Ya el sol no me fustiga, va bajando y poniendo todo amarillito, menos el cielo, que se revienta en unos colores letales. Se me aguan los ojos. “Quién escribiera poesía. De pinga”.
Una de las gatas se me sube a las piernas, se desparrama y me mira fijo pa que le dé atención. Se la doy. Ahí viene la sensación insistente, la de mi vientre hinchado y mis tetas pesadas, reventando con vida, la de Ela en el sillón de al lado acariciando mi mano con la de ella.

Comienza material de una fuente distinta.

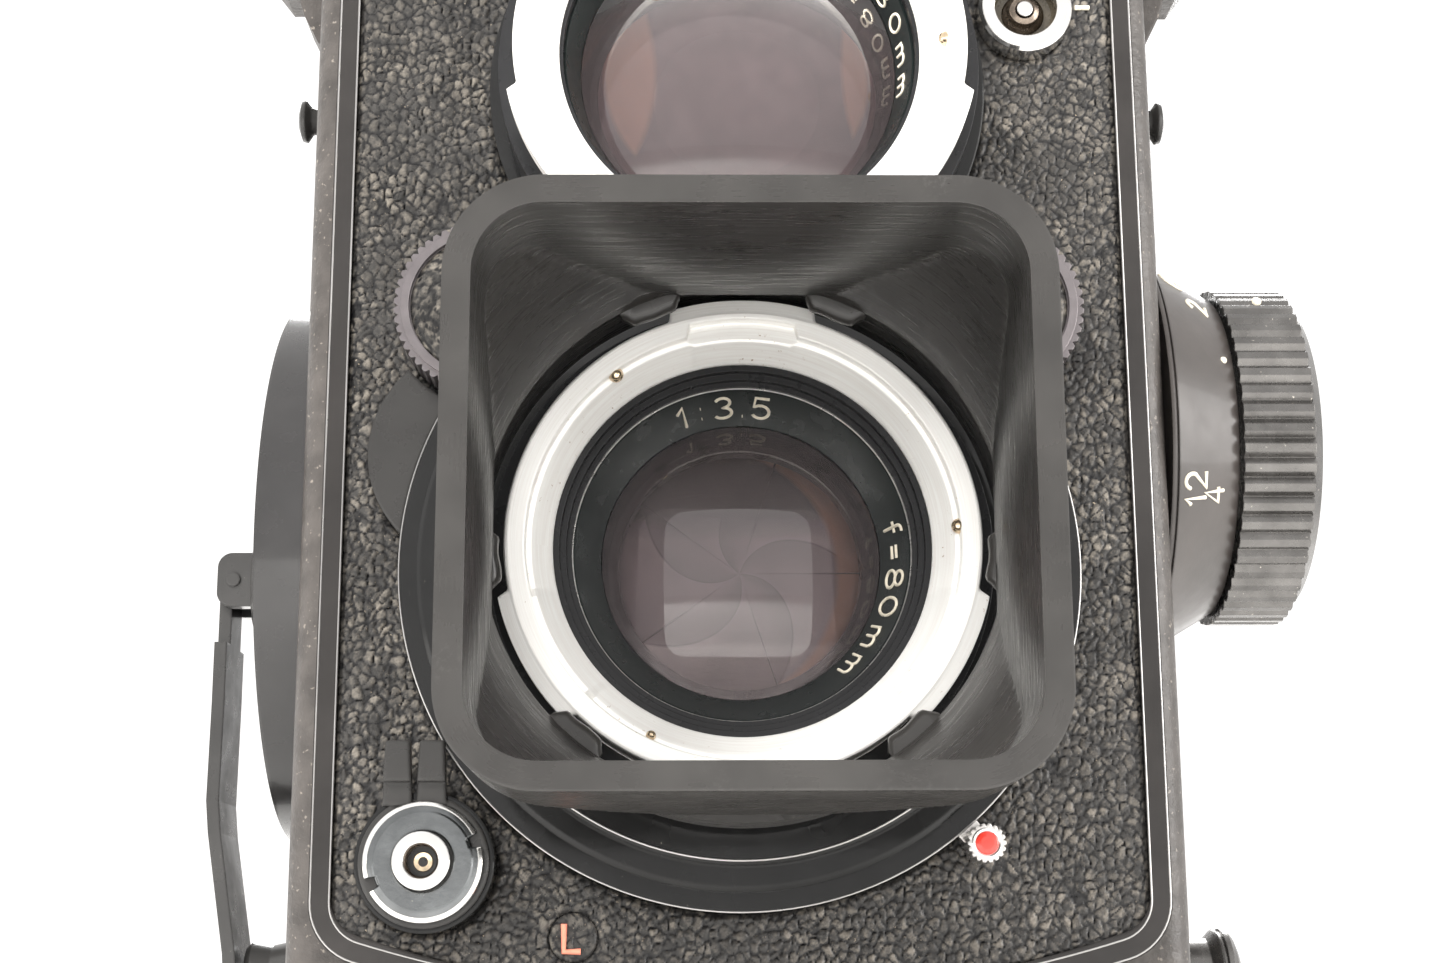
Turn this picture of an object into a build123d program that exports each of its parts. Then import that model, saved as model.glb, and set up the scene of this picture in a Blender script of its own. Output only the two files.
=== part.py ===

Me pego el cigarro a la boca de nuevo, mirando el horizonte que mi terraza deja mirar, pero qué va, tengo que apagarlo a la mitad. “Con lo caros que están”. Chuchita salta de mí al sillón de al lado y se estira panza al sol.
Yo me estiro cara al cielo, cierro los ojos a la luz dulzona, y es ahí que ella lo absorbe todo: la mata de naranja agria y la palma de Madagascar, los muros que han aguantado mil lluvias, las tejas que son el background preferido para las fotos que pongo en mis estados sapingos de Whatsapp, las imágenes de mis amigas en aeropuertos, los testimonios de gente enterrada en prisiones revolucionarias, la falta de oxígeno y el exceso de descaro, las leyes impuestas, las leyes y familias pospuestas.
Luego lo escupe. Me impacta de frente y respiro hondo contra el mareo que sigue. Tengo que abrir los ojos. “De pinga”.
Enciendo otro cigarro y lo aspiro. Duro. Chuchita me mira fijo en la oscuridad.